TUPLS095 Recent Progress about DPIS 0
 
  • M. Okamura, R.A. Jameson
    RIKEN, Saitama
  • T. Kanesue
    Kyushu University, Hakozaki
  • H. Kashiwagi
    JAEA/ARTC, Gunma-ken
  • A. Kondrashev
    ITEP, Moscow
  • K. Sakakibara
    RLNR, Tokyo
  • A. Schempp
    IAP, Frankfurt-am-Main
  • J. Tamura
    TIT, Yokohama
  
  We have focused on high brightness of induced plasma in Laser Ion Source (LIS) to provide intense highly charged ions efficiently. To take the advantage of the intrinsic density of the laser plasma, Direct Plasma Injection Scheme (DPIS) has been developed. The induced laser plasma has initial expanding velocity and can be delivered directly to the RFQ. Extraction electrodes and focusing devices in LEBT are not needed. Since 2004, a newly designed RFQ has been used to verify the capability of the new ion production scheme.
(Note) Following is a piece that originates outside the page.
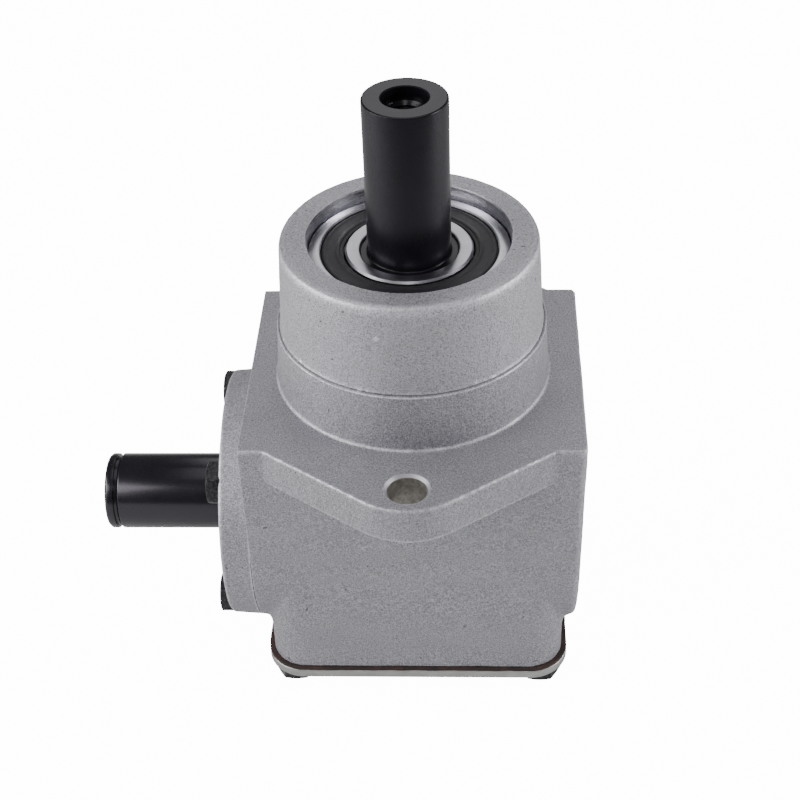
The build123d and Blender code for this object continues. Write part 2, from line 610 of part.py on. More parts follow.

We succeeded to accelerate 60 m A of Carbon beam and 60 mA of Aluminium beam. We have also tried to understand plasma properties of various species by measuring charge states distributions and time structures, and are now ready to accelerate heavier species. Currently Silver 15+ beam is planned to be accelerated. In the conference, design strategies and detailed techniques for the DPIS will be described based on the measured plasma properties of various elements and new findings obtained from recent acceleration experiments. The durability and the reproducibility will be also explained.